Aim: In the entries below, find every line holding the string "import" and collect it.
** start Records supplied **
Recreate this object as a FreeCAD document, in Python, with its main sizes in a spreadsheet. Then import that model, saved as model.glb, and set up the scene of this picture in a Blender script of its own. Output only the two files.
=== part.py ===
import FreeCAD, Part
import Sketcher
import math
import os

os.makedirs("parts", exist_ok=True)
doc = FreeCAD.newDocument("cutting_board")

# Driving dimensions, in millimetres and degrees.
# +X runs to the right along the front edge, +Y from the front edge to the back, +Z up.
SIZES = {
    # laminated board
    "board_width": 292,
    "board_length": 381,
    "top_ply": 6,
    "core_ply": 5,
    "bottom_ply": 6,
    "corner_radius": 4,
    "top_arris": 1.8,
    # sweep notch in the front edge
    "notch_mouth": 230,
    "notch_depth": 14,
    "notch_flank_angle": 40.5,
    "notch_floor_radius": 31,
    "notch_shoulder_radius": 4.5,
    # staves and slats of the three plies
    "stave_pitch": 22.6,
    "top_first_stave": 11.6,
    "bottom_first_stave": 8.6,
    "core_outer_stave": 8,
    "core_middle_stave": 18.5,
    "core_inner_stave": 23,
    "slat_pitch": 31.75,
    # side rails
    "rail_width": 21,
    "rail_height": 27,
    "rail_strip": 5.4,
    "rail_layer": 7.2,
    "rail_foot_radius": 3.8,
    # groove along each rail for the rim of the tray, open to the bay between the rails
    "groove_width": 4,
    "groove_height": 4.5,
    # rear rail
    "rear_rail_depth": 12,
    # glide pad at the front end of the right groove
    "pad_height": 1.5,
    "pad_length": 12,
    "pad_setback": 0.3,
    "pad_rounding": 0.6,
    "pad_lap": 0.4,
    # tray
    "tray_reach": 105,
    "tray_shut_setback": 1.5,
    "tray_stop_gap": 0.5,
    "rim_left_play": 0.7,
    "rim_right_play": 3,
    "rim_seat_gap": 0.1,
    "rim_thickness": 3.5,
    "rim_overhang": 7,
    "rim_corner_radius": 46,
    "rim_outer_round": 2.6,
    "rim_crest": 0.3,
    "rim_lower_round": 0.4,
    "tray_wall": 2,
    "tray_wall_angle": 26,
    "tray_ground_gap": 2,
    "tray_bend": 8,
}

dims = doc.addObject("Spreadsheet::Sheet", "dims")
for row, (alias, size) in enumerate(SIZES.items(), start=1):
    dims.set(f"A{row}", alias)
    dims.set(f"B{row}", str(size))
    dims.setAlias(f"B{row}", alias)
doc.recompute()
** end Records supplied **
** start Records supplied **
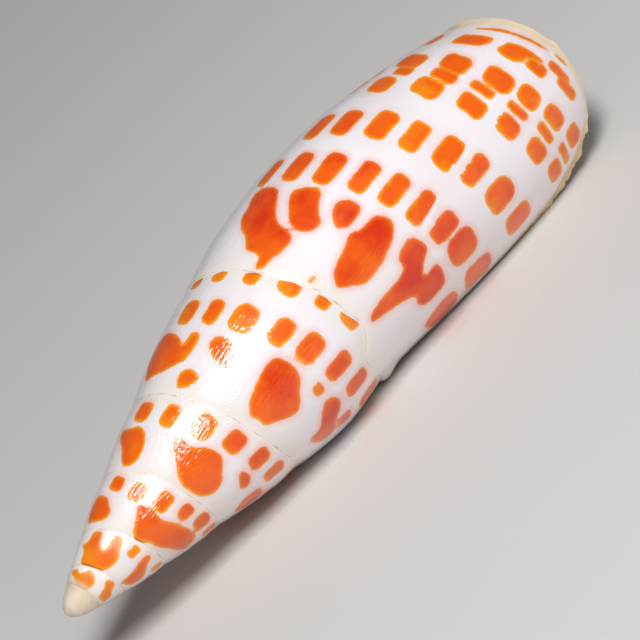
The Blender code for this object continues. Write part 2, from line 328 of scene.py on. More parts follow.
** end Records supplied **
** start Records supplied **
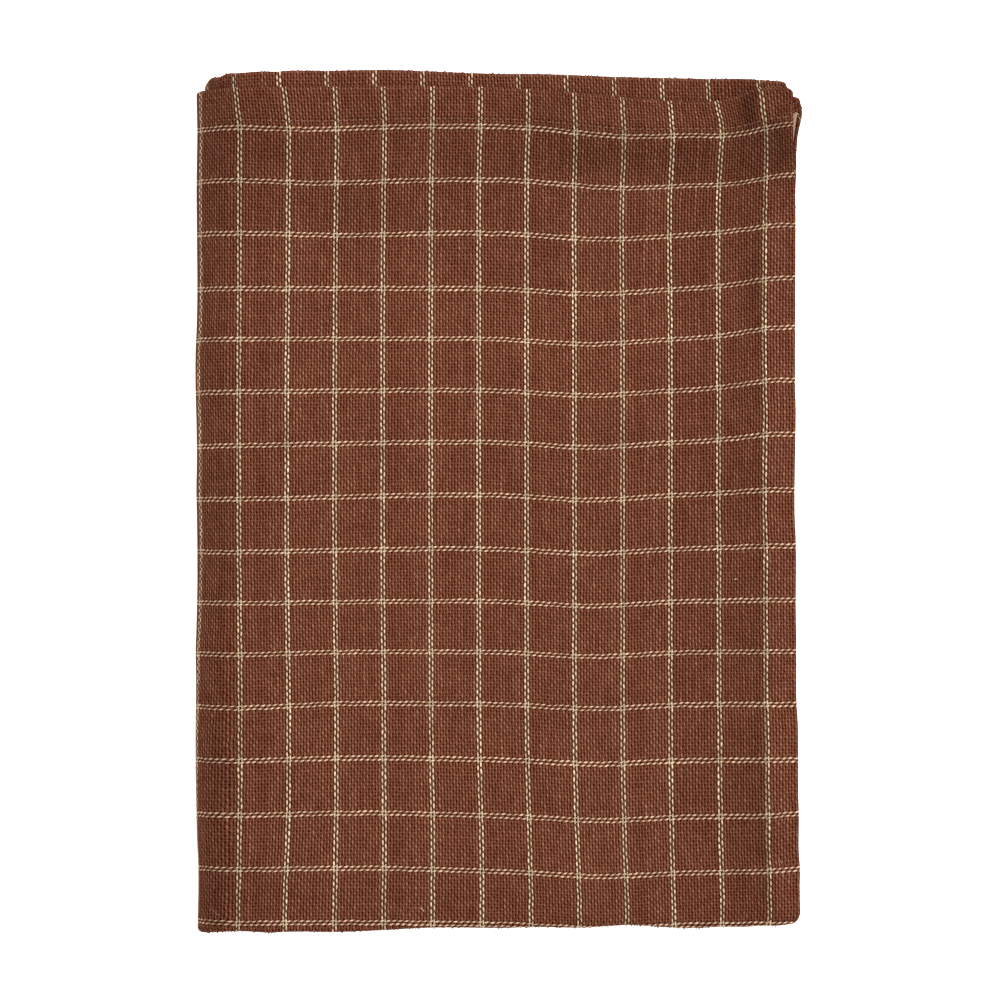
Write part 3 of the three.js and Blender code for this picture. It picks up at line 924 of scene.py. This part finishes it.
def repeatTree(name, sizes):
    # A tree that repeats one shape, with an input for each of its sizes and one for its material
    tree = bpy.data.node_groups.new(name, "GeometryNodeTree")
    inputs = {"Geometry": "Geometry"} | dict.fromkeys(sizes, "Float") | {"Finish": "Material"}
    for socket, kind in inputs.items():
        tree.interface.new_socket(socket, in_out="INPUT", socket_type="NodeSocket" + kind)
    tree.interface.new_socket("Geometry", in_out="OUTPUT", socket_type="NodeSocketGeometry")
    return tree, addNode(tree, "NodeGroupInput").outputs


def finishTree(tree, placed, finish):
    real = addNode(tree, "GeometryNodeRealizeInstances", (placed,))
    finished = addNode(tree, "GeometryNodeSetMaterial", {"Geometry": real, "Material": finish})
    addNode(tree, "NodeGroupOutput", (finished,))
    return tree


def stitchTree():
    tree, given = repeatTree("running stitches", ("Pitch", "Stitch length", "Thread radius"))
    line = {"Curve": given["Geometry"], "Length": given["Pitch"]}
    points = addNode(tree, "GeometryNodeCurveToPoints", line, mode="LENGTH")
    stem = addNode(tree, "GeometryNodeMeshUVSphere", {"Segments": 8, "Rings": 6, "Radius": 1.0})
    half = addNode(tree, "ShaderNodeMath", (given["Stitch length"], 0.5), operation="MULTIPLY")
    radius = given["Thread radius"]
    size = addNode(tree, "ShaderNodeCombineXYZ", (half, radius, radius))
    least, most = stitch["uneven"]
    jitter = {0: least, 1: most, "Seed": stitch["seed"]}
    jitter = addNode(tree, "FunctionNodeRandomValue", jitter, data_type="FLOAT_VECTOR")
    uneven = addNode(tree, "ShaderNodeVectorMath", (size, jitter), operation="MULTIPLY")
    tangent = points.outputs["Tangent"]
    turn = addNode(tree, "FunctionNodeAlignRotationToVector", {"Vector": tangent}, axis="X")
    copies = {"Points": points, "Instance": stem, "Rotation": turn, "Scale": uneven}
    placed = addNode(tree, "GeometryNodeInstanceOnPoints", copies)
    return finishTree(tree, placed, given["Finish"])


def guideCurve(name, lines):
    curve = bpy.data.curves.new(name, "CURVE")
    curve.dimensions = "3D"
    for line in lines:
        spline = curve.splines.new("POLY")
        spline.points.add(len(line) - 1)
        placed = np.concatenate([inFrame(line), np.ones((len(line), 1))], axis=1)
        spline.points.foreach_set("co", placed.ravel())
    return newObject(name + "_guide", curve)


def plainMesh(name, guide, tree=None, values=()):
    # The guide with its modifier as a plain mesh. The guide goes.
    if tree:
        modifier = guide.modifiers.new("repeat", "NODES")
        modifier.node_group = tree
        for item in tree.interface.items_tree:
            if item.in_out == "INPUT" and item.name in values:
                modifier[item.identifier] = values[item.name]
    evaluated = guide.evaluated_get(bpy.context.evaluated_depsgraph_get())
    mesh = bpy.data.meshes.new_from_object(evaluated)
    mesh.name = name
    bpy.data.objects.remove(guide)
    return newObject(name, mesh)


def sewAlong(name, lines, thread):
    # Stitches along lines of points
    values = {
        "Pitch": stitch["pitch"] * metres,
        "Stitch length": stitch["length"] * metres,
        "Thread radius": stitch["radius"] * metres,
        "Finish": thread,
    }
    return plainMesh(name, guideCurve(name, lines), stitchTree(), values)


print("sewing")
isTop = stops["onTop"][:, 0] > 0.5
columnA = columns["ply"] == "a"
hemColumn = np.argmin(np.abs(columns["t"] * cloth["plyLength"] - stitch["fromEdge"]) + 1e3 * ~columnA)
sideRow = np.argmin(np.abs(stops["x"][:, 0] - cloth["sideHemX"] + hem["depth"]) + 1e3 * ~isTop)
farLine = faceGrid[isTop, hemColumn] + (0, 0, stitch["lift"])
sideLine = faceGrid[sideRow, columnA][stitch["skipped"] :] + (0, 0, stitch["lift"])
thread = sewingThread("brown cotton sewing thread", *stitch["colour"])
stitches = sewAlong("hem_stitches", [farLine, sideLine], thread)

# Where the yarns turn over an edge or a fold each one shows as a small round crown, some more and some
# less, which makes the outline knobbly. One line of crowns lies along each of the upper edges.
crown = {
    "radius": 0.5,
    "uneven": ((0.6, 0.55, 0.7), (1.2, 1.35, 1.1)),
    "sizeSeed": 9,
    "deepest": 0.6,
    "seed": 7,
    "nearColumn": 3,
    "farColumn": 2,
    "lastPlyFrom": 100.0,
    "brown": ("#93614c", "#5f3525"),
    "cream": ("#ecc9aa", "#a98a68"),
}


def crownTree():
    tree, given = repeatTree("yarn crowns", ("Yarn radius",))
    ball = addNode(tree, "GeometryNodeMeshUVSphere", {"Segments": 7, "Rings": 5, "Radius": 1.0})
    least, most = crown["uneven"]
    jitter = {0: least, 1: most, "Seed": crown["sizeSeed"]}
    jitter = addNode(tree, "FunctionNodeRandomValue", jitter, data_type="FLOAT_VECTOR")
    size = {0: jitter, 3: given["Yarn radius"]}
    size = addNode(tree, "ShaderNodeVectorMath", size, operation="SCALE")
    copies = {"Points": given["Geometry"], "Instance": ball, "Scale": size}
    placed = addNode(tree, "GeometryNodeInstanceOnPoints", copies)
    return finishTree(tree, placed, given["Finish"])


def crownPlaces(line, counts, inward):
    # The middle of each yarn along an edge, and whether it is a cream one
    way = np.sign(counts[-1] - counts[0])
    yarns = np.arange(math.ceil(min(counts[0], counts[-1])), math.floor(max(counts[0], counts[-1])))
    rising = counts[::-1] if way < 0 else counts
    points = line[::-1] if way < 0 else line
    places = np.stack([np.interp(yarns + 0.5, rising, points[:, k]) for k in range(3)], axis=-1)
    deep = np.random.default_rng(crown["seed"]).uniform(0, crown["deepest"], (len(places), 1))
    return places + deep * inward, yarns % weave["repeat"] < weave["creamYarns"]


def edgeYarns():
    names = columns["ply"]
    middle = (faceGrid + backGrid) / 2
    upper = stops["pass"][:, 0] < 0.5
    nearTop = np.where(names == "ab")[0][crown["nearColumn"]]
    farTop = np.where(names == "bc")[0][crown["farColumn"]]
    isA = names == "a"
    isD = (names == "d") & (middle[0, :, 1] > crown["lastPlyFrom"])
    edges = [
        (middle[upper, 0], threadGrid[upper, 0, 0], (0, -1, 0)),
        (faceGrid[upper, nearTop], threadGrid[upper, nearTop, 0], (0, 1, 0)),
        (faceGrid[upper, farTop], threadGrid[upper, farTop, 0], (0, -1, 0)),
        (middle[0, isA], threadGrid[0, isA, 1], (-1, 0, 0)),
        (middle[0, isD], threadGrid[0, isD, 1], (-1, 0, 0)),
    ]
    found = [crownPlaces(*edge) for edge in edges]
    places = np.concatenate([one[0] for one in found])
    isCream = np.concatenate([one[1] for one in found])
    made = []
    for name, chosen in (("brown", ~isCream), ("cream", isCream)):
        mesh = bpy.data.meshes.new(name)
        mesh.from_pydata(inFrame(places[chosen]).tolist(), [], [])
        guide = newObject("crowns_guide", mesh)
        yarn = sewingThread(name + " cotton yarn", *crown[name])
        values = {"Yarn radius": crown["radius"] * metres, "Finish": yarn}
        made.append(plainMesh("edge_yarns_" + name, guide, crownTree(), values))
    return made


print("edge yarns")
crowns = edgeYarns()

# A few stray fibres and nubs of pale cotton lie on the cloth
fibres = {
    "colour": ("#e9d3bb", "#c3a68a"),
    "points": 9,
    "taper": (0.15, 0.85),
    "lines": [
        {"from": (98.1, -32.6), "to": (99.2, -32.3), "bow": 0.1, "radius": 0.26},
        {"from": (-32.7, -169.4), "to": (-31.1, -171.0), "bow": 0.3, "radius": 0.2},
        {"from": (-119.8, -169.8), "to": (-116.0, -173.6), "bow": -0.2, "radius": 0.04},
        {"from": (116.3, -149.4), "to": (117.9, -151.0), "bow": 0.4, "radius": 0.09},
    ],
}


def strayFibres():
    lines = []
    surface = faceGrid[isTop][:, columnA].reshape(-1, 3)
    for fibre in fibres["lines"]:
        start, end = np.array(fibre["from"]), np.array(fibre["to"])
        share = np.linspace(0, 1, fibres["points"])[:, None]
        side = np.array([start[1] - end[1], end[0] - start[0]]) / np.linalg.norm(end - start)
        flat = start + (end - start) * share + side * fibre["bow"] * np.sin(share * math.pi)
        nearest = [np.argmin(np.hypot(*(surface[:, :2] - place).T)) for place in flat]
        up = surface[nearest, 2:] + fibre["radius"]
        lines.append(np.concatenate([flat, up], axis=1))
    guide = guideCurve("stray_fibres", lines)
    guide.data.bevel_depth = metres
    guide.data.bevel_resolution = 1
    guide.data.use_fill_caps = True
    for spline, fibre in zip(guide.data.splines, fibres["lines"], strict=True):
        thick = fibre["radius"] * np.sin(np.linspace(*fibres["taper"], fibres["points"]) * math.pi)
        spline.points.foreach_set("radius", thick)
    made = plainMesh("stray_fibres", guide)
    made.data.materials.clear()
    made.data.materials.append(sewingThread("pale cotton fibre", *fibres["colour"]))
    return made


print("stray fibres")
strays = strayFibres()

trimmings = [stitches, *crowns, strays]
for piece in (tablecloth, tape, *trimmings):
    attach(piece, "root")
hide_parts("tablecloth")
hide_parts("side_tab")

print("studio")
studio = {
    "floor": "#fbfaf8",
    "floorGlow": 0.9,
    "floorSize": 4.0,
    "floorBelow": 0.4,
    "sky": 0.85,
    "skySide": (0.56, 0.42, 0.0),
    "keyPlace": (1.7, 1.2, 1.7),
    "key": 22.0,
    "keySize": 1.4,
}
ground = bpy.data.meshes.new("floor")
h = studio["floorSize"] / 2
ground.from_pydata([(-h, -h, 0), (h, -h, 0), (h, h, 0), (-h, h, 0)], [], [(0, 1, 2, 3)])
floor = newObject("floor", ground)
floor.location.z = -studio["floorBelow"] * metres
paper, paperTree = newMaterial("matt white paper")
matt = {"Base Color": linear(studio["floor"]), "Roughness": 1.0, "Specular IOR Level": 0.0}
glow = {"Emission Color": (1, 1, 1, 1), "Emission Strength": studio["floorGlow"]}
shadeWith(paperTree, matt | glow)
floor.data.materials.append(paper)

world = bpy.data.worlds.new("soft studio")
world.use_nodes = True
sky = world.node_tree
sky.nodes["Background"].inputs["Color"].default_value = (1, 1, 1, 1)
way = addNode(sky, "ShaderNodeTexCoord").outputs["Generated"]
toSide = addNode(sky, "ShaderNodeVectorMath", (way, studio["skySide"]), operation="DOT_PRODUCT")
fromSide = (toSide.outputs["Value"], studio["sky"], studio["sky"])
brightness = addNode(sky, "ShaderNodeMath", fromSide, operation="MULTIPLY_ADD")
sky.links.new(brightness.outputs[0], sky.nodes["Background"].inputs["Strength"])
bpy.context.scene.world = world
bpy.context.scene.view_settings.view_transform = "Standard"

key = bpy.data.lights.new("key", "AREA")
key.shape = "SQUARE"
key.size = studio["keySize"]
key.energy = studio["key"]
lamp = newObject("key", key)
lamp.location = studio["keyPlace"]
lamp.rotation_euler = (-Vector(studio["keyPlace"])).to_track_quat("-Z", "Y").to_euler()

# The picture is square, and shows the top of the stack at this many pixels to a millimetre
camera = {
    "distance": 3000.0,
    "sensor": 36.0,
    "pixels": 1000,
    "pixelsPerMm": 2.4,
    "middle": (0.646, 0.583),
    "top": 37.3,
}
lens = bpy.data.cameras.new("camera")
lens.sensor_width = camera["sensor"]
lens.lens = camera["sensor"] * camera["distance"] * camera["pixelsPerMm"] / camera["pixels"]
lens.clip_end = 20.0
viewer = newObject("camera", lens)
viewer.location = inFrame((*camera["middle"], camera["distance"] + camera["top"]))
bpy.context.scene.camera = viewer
** end Records supplied **
Exercise solution:
Recreate this object as a FreeCAD document, in Python, with its main sizes in a spreadsheet. Then import that model, saved as model.glb, and set up the scene of this picture in a Blender script of its own. Output only the two files.
import FreeCAD, Part
import Sketcher
import math
import os